Inuit upset about Russian rocket splashdown
An international Inuit group is angry they weren’t informed that a rocket stage likely containing highly toxic fuel is set to splash down in waters they routinely hunt for food.
Okalik Eegeesiak, of the Inuit Circumpolar Commission, said both the federal government and the European Space Agency again failed to inform Inuit in Canada and Greenland about the falling debris.
“Again, we had no knowledge of this and were not included in what is happening in our areas. Our communities are hearing through the media about what is happening.”
On Wednesday, a Russian rocket bearing a European environmental monitoring satellite is scheduled to launch. The second stage of the rocket is expected to fall into the waters of Baffin Bay, outside Canada’s territorial waters but within its exclusive economic zone as well as the purview of the Arctic Waters Pollution Prevention Act.
The rocket is a repurposed Soviet-era SS-19 ballistic missile, fuelled by hydrazine. Hydrazine is highly carcinogenic and so toxic nearly every space program in the world has moved away from it.
However, the old SS-19s are economically attractive, said Michael Byers, a professor of international law who has studied the issue.
“These are leftover from the Cold War,” he said. “They’re free as a result.”
The second stage of an SS-19 could have as much as a tonne of leftover hydrazine when it hits the waves.
Officials with the agency say the fuel burns up before it hits the Earth. But studies at Russian launch sites have reached different conclusions.
Eegeesiak points out the stage will fall into the North Water Polynya, the most productive and biodiverse place in the Arctic seas.
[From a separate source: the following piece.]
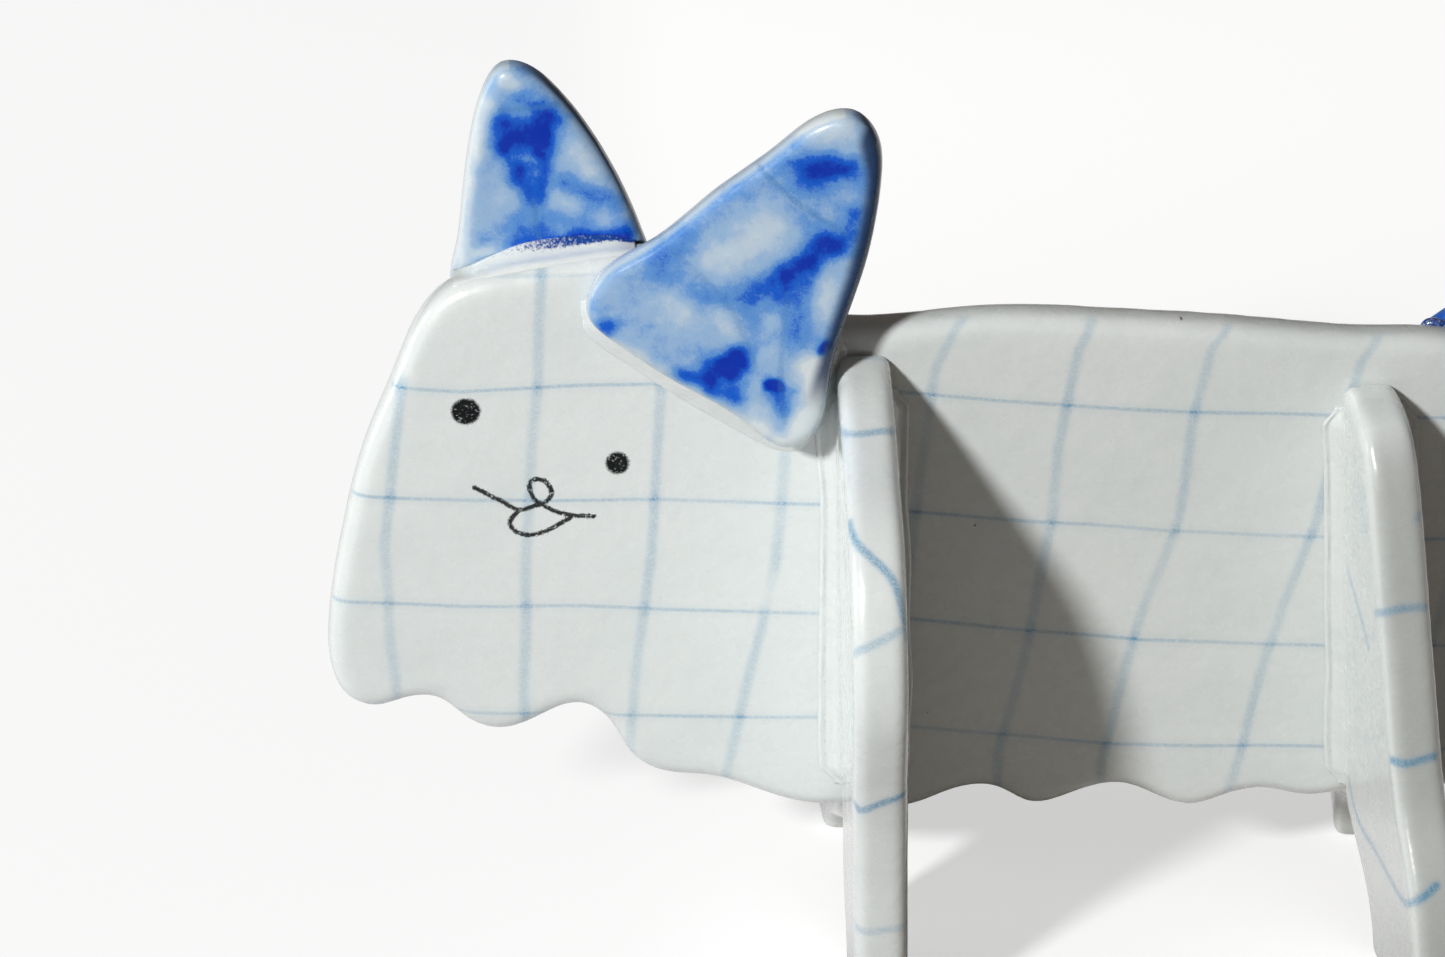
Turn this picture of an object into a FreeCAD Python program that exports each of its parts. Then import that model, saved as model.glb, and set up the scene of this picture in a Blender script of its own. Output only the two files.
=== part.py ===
import FreeCAD, Part
import math
import os

# Slab-built ceramic cat. All sizes are in millimetres and all angles in degrees.
# While building, X runs from the nose (negative) to the tail, Y = 0 is the middle of the
# body slab with the cat's left side at negative Y, and Z = 0 is the table.
# The finished pieces are moved together so that the origin is under the middle of the box.

SLAB_T = 5.2
SLAB_EDGE_R = 1.9

LEG_T = 5.6
LEG_EDGE_R = 1.5
LEG_ROOT = 1.6

EAR_T = 3.8
EAR_EDGE_R = 1.5

TAIL_T = 3.8
TAIL_EDGE_R = 1.4
TAIL_Y = SLAB_T / 2 + TAIL_T / 2

# Legs: x of the forward face at the body, yaw about the upright line there and tilt of the
# foot towards the tail, then the height that the tilt turns about. The legs on the cat's
# right side are cut a little lower.
FRONT_LEG_PLACE = (11.7, -1.8, 1.2)
REAR_LEG_PLACE = (63.1, 7.0, 3.3)
LEG_TILT_HEIGHT = 38.0
RIGHT_LEG_HEIGHT = 0.94

LEFT_EAR_YAW = -8.0
LEFT_EAR_PIVOT = (0.0, -5.2)
RIGHT_EAR_YAW = -4.0
RIGHT_EAR_PIVOT = (-17.0, 3.4)

# Slip beads along the legs: width on each face, thickness of their thin edges, the share of
# the width left at the middle of the hollow, and how far they are drawn into both slabs
# before they are trimmed.
BEAD = 1.9
BEAD_LIP = 0.3
BEAD_HOLLOW = 0.38
BEAD_BITE = 1.0

# Side outline of the head-and-body slab, as (x, z), clockwise from the chin.
BODY_OUTLINE = [
    (-36.0, 26.2), (-38.6, 27.8), (-39.9, 31.5), (-39.9, 36.0), (-39.2, 41.0),
    (-37.8, 48.0), (-35.6, 56.0), (-32.8, 63.0), (-29.8, 69.8), (-27.0, 72.7),
    (-22.0, 74.2), (-15.0, 75.4), (-8.0, 76.0), (-2.0, 75.0), (4.0, 71.2),
    (9.0, 68.5), (15.0, 67.7), (25.0, 68.4), (38.0, 67.9), (52.0, 66.6),
    (66.0, 65.2), (75.0, 64.2), (78.6, 62.0), (80.2, 57.0), (80.6, 46.0),
    (79.8, 33.0), (78.6, 22.0), (77.2, 15.4), (74.6, 12.6), (70.8, 12.3),
    (67.2, 12.9), (63.8, 12.7), (60.9, 12.4), (56.6, 13.4), (52.6, 12.9),
    (49.0, 11.8), (45.6, 12.7), (41.6, 14.5), (37.0, 13.8), (31.9, 12.6),
    (28.2, 14.6), (24.0, 14.4), (19.5, 12.7), (14.0, 13.0), (8.4, 13.4),
    (3.8, 15.0), (-1.5, 16.9), (-6.5, 17.7), (-9.4, 19.8), (-12.0, 24.2),
    (-14.6, 25.8), (-18.0, 24.7), (-22.6, 23.1), (-26.0, 24.3), (-29.4, 27.0),
    (-32.6, 26.8),
]

# Leg outlines, as (distance out from the body's face, height). They run past the body's
# face and below the table, and both ends are trimmed there. The front legs are open under
# the belly, the right one more, so that their feet stand further out.
FRONT_LEG_OUTLINE = [
    (-LEG_ROOT, 65.0), (3.0, 64.6), (9.0, 62.8), (16.0, 60.0), (22.0, 57.6), (26.0, 54.6),
    (29.0, 50.0), (30.6, 45.0), (30.4, 38.5), (28.4, 32.5), (26.4, 26.0), (25.2, 18.0),
    (24.6, 10.0), (24.4, 2.0), (24.2, -4.0), (8.8, -4.0), (7.2, 0.6), (4.6, 3.0),
    (1.8, 5.4), (0.9, 9.0), (1.5, 12.4), (0.8, 15.4), (-LEG_ROOT, 17.6),
]
FRONT_RIGHT_LEG_OUTLINE = [
    (-LEG_ROOT, 65.0), (3.0, 64.6), (9.0, 62.8), (16.0, 60.0), (22.0, 57.6), (26.0, 54.6),
    (29.0, 50.0), (30.6, 45.0), (30.4, 38.5), (28.4, 32.5), (26.4, 26.0), (25.2, 18.0),
    (24.6, 10.0), (24.4, 2.0), (24.2, -4.0), (14.6, -4.0), (13.4, 1.2), (10.0, 3.8),
    (5.0, 6.9), (0.8, 10.6), (-LEG_ROOT, 15.0),
]
REAR_LEG_OUTLINE = [
    (-LEG_ROOT, 60.0), (3.6, 59.9), (7.2, 58.2), (9.8, 54.6), (11.2, 50.4), (12.7, 45.0),
    (14.0, 39.6), (15.6, 34.0), (17.3, 27.4), (19.4, 21.6), (22.6, 16.4), (25.6, 9.6),
    (26.8, 2.0), (26.8, -4.0), (10.4, -4.0), (9.2, 1.0), (7.0, 5.8), (3.8, 8.6),
    (0.4, 11.6), (-LEG_ROOT, 15.0),
]

# Ear outlines, as (x, z).
LEFT_EAR_OUTLINE = [
    (-13.4, 72.8), (-13.4, 70.2), (-10.6, 67.4), (-4.0, 63.0), (2.0, 59.4), (6.4, 56.8),
    (8.4, 57.8), (10.6, 65.0), (12.8, 73.0), (14.6, 80.0), (15.4, 86.2), (14.8, 90.4),
    (12.6, 92.6), (9.4, 92.2), (4.8, 88.6), (-1.2, 83.8), (-7.6, 78.2),
]
RIGHT_EAR_OUTLINE = [
    (-26.6, 70.0), (-24.6, 66.8), (-18.0, 65.0), (-9.0, 65.6), (-5.8, 68.4), (-6.6, 74.0),
    (-9.0, 80.4), (-12.4, 87.0), (-16.0, 91.8), (-18.8, 94.0), (-21.2, 94.3),
    (-23.2, 91.8), (-24.6, 86.4), (-25.4, 80.6), (-26.2, 75.0),
]

# Tail outline, as (x, z), on the far face of the rump.
TAIL_OUTLINE = [
    (63.4, 55.4), (66.8, 51.6), (71.0, 51.8), (77.0, 55.6), (84.0, 61.4), (90.4, 68.4),
    (95.8, 76.6), (99.2, 84.6), (100.0, 88.8), (98.6, 91.6), (95.6, 91.0), (93.2, 86.6),
    (88.8, 79.4), (83.0, 72.6), (76.4, 67.0), (70.0, 62.3), (65.4, 59.0),
]

# Ends of the slip beads, as heights on the legs.
FRONT_BEAD_Z = (16.4, 61.0)
REAR_BEAD_Z = (14.6, 57.8)

# Round slip beads at the ears and the tail: start and end as (x, z), then y and radius.
ROUND_BEADS = {
    "left_ear_seam": ((-12.4, 69.2), (6.6, 57.2), -3.3, 1.6),
    "right_ear_seam_top": ((-24.0, 73.6), (-9.6, 75.9), 0.9, 1.3),
    "right_ear_seam_under": ((-24.0, 66.4), (-8.4, 65.6), 3.0, 1.5),
    "tail_seam_top": ((71.8, 63.6), (78.0, 61.8), 2.5, 1.2),
    "tail_seam_under": ((66.4, 51.2), (77.8, 56.0), 3.0, 1.4),
}

# Legs: outline, x of the forward face, yaw, tilt and the heights of their beads.
LEGS = {
    "front_left": (FRONT_LEG_OUTLINE, *FRONT_LEG_PLACE, FRONT_BEAD_Z),
    "front_right": (FRONT_RIGHT_LEG_OUTLINE, *FRONT_LEG_PLACE, FRONT_BEAD_Z),
    "rear_left": (REAR_LEG_OUTLINE, *REAR_LEG_PLACE, REAR_BEAD_Z),
    "rear_right": (REAR_LEG_OUTLINE, *REAR_LEG_PLACE, REAR_BEAD_Z),
}


def vector(x, y, z):
    return FreeCAD.Vector(x, y, z)


def smooth_face(points):
    """A flat face in the XZ plane inside a smooth closed curve through the points."""
    curve = Part.BSplineCurve()
    curve.interpolate([vector(x, 0, z) for x, z in points], PeriodicFlag=True)
    return Part.Face(Part.Wire(curve.toShape()))


def slab(face, thickness, edge_radius):
    """A clay slab: the face given a thickness about Y = 0, with its long edges rounded."""
    solid = face.extrude(vector(0, thickness, 0))
    solid.translate(vector(0, -thickness / 2, 0))
    rims = [e for e in solid.Edges if abs(e.BoundBox.YMax - e.BoundBox.YMin) < 0.01]
    return solid.makeFillet(edge_radius, rims)


def leg_height(name):
    """How tall this leg is cut, as a share of its outline."""
    return RIGHT_LEG_HEIGHT if name.endswith("right") else 1.0


def leg_place(solid, name, x, yaw, tilt):
    """Stands a leg shape, drawn as (distance out, thickness, height), against the body."""
    solid.rotate(vector(0, 0, 0), vector(0, 0, 1), -90)
    solid.translate(vector(LEG_T / 2, 0, 0))
    solid.rotate(vector(0, 0, LEG_TILT_HEIGHT), vector(0, 1, 0), -tilt)
    solid.rotate(vector(0, 0, 0), vector(0, 0, 1), yaw)
    solid.translate(vector(x, -SLAB_T / 2, 0))
    if name.endswith("right"):
        solid = solid.mirror(vector(0, 0, 0), vector(0, 1, 0))
    return solid


def leg_bead(bottom, top, yaw, end):
    """A slip bead with a hollow face, drawn like a leg, along its fore or aft corner."""
    face_y = -LEG_T / 2
    root = 0.0
    if end == "aft":
        root = LEG_T * math.tan(math.radians(yaw))
    corner = vector(root - BEAD_BITE, face_y + BEAD_BITE, bottom)
    body_end = vector(root - BEAD_BITE, face_y - BEAD, bottom)
    body_lip = vector(root + BEAD_LIP, face_y - BEAD, bottom)
    hollow = vector(root + BEAD * BEAD_HOLLOW, face_y - BEAD * BEAD_HOLLOW, bottom)
    leg_lip = vector(root + BEAD, face_y - BEAD_LIP, bottom)
    leg_end = vector(root + BEAD, face_y + BEAD_BITE, bottom)
    edges = [
        Part.makeLine(corner, body_end),
        Part.makeLine(body_end, body_lip),
        Part.Arc(body_lip, hollow, leg_lip).toShape(),
        Part.makeLine(leg_lip, leg_end),
        Part.makeLine(leg_end, corner),
    ]
    bead = Part.Face(Part.Wire(edges)).extrude(vector(0, 0, top - bottom))
    if end == "aft":
        bead = bead.mirror(vector(0, 0, 0), vector(0, 1, 0))
    return bead


def round_bead(start, end, y, radius):
    """A round slip bead with domed ends."""
    first = vector(start[0], y, start[1])
    last = vector(end[0], y, end[1])
    run = last - first
    bead = Part.makeCylinder(radius, run.Length, first, run)
    return bead.fuse([Part.makeSphere(radius, first), Part.makeSphere(radius, last)])


def yawed(solid, pivot, yaw):
    """Moves a slab drawn about Y = 0 to the pivot and turns it about the upright line there."""
    solid.translate(vector(0, pivot[1], 0))
    solid.rotate(vector(pivot[0], pivot[1], 0), vector(0, 0, 1), yaw)
    return solid


def largest(shape):
    """The biggest solid of a cut, so that no crumb of it is kept."""
    return max(shape.Solids, key=lambda s: s.Volume)


def make_slabs():
    """The eight clay slabs, each trimmed where it is pressed against the body."""
    body = largest(slab(smooth_face(BODY_OUTLINE), SLAB_T, SLAB_EDGE_R))
    table = Part.makeBox(400, 200, 50, vector(-200, -100, -50))
    slabs = {"body_slab": body}
    for name, (outline, x, yaw, tilt, _) in LEGS.items():
        height = leg_height(name)
        face = smooth_face([(out, z * height) for out, z in outline])
        leg = leg_place(slab(face, LEG_T, LEG_EDGE_R), name, x, yaw, tilt)
        slabs[f"{name}_leg"] = largest(leg.cut(body).cut(table))
    left_ear = slab(smooth_face(LEFT_EAR_OUTLINE), EAR_T, EAR_EDGE_R)
    left_ear = yawed(left_ear, LEFT_EAR_PIVOT, LEFT_EAR_YAW)
    slabs["left_ear"] = largest(left_ear.cut(body))
    right_ear = slab(smooth_face(RIGHT_EAR_OUTLINE), EAR_T, EAR_EDGE_R)
    right_ear = yawed(right_ear, RIGHT_EAR_PIVOT, RIGHT_EAR_YAW)
    slabs["right_ear"] = largest(right_ear.cut(body))
    tail = slab(smooth_face(TAIL_OUTLINE), TAIL_T, TAIL_EDGE_R)
    tail.translate(vector(0, TAIL_Y, 0))
    slabs["tail"] = largest(tail.cut(body))
    return slabs


def make_seams(slabs):
    """The slip beads, each trimmed by every slab so that it meets them face to face."""
    beads = {name: round_bead(*sizes) for name, sizes in ROUND_BEADS.items()}
    for name, (_, x, yaw, tilt, (bottom, top)) in LEGS.items():
        for end in ("fore", "aft"):
            bead = leg_bead(bottom, top * leg_height(name), yaw, end)
            beads[f"{name}_leg_seam_{end}"] = leg_place(bead, name, x, yaw, tilt)
    seams = {}
    for name, bead in beads.items():
        near = [other for other in slabs.values() if bead.BoundBox.intersect(other.BoundBox)]
        seams[name] = largest(bead.cut(near))
    return seams


def main():
    slabs = make_slabs()
    pieces = {**slabs, **make_seams(slabs)}
    box = Part.makeCompound(list(pieces.values())).optimalBoundingBox()
    to_origin = vector(-box.Center.x, -box.Center.y, -box.ZMin)
    os.makedirs("parts", exist_ok=True)
    for name, solid in pieces.items():
        solid.translate(to_origin)
        solid.exportStep(f"parts/{name}.step")
        print(f"{name:28s} valid {solid.isValid()} volume {solid.Volume:9.1f} mm3")
    print(f"box {box.XLength:.1f} x {box.YLength:.1f} x {box.ZLength:.1f} mm, moved {to_origin}")


main()
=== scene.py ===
"""Looks of the slab-built porcelain cat: glazed slabs, slip seams, the drawn grid and the blue washes."""
import math

import bmesh
import bpy
import numpy as np
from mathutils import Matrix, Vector


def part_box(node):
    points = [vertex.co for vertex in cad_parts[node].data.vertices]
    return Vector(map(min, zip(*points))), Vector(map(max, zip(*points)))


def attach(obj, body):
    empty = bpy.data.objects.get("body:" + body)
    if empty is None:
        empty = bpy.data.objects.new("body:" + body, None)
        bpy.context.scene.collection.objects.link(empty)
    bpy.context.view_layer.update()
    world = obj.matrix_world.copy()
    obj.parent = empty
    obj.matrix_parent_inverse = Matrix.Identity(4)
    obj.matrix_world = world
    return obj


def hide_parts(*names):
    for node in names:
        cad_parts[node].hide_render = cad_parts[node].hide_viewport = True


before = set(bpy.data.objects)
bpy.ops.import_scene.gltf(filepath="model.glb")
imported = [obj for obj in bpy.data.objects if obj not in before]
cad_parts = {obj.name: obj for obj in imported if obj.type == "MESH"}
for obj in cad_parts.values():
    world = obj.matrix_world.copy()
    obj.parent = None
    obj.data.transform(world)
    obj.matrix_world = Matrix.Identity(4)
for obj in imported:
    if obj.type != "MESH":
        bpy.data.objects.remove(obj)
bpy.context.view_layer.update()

MM = 0.001
NO_LINE = 9.0  # distance in mm kept where no drawn line is near

# ---------------------------------------------------------------- camera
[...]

Whales, seals, polar bears and walrus are found there in large numbers and Inuit from both Canada and Greenland hunt frequently there.
“When the weather is clear, they go out for the chance of coming back with lunch and dinner,” she said. “(We’ve) been very concerned about cumulative impacts these launches will have on our communities and food sources.”
There have been 11 such splashdowns over the past 15 years and Inuit have protested before. That Wednesday’s launch was again scheduled without letting local people know mocks federal promises of Indigenous consultation, Eegeesiak said. “We don’t see it here,” she said. “Protection of marine waters is also not evident here.”
Eegeesiak said she doesn’t see any evidence Canada is using its influence to protect Inuit interests.